Escrevo este texto com a Gioconda a olhar intrigada para o aparecimento das letras e com a Irony a roçar-se junto aos meus pés e a querer também subir para as minhas pernas. A Iwo deve andar a «chatear» a minha mulher e os meus filhos na sala e a Gu está, como sempre, a aproveitar o frio dos mosaicos do hall. Os outros andam por aí espalhados, lembrando-se aos poucos que nós existimos do alto da sua sapiência. Os bebés dormem, ainda mais inocentes que os gatos adultos.
Escrevo este texto sem rumo e perdoem-me os meus amigos suecos, dinamarqueses, alemães, espanhóis, mas escrevo-o só em português porque traduzir é uma obrigação e eu não me sinto obrigado a fazer nada.
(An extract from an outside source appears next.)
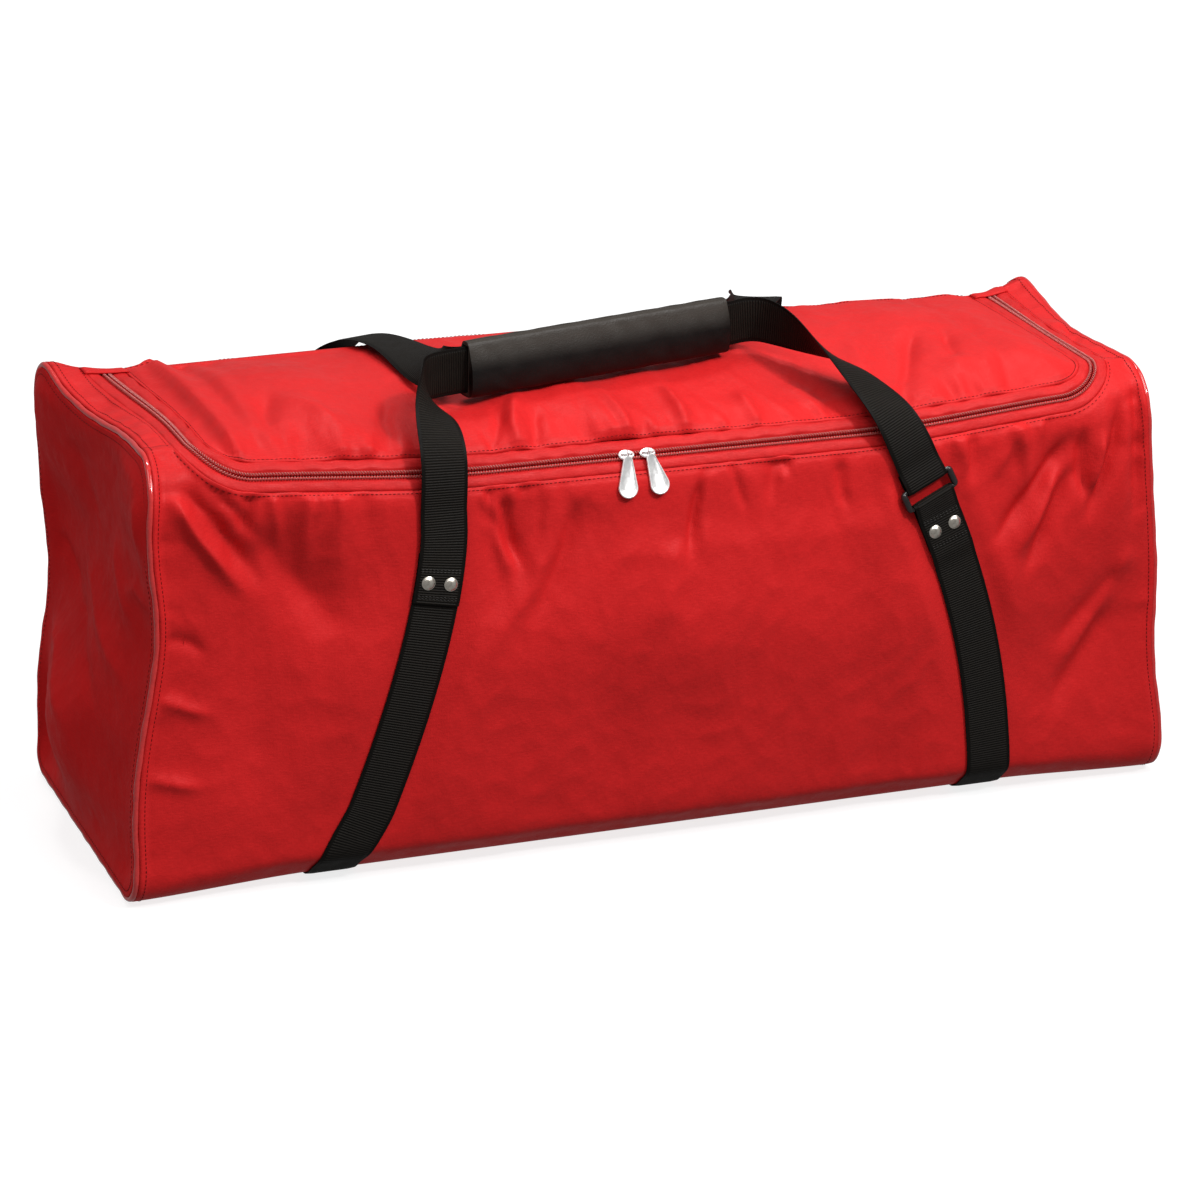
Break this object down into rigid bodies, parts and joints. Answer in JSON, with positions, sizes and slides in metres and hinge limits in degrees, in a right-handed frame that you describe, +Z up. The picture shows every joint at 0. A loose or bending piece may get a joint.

Escrevo porque apetece escrever e porque essa é uma das razões deste blog existir. Escrevo feliz porque há muitos meses começámos a criar bosques e porque, para nós e sem qualquer hipocrisia, eles são os nossos melhores amigos. Sentem o que nós sentimos, vivem o que nós vivemos. Não lhes podemos pedir mais nada.
Mas também estou triste. Hoje li um relato assustador num fórum sobre a morte de um gatinho, escrito pelo dono, e revivi ali a morte da minha Buick, primeiro nos meus braços depois nos da minha mulher, impotentes, a caminho de um veterinário que fica a 5 minutos de distância. Revi a cara dos meus filhos quando viram aquele-que-devia-salvar-a-sua-vida reconhecer-se também impotente para a salvar. Sei que ao escolher fazer o que faço vou ter tantas tristezas como alegrias e tenho-me preparado para isso. Ou pelo menos julgo que tenho. Mas nunca se está tão preparado como se pensa.
A Buick está bem, acredito. Eu também estou bem, acredito. Podem voltar a acusar-me de estar a usar a sua morte para qualquer coisa, que o que menos importa é o que as outras pessoas pensam. Aliás, não me importa o que as outras pessoas pensam. Eu tive o prazer de estar com ela o tempo que ela quis estar comigo, e fico feliz por ela se ter cruzado no meu caminho só por gostar de gatos pretos. Fico feliz também por ter os meus gatos porque são menos pessoas a preencher o meu mundo. Alguém disse e tem razão: quanto mais conheço as pessoas mais gostos dos animais. Eu sublinho, reforço, risco por baixo um duplo-traço.
É verdade que muitos dias nos perguntamos se com outros veterinários as coisas teriam sido diferentes. Se em vez de virarmos para a direita tivéssemos virado para a esquerda... Talvez, não sei. É que também sabemos que fizemos sempre as coisas certas, tomámos sempre as decisões mais correctas. Isso eu tenho a certeza. Lembro-me que os primeiros dias foram difíceis, que algumas memórias ainda são, mas o tempo e sobretudo os outros gatos preencheram-nos as almas. A eles temos de agradecer. Ao Bryn por me pedir tantas festas, ao Mouro por roubar batatas acabadas de cortar, à Guyane por se deitar aos meus pés, à Gio pelas corridas intermináveis no corredor, à Josy pelo que sempre significou para mim, à Indra por se ocupar da Ana quase em exclusivo e pelos seus lindos bebés, às pequenas Iwo e Irony pelas brincadeiras que enchem a casa.
Fez há três dias seis meses que a Buick disse «até já». Por ter um emprego que me rouba bem mais do que oito horas diárias não consegui ter tempo para lhe mandar um beijo desde a minha insignificância. Aqui vai, pantera.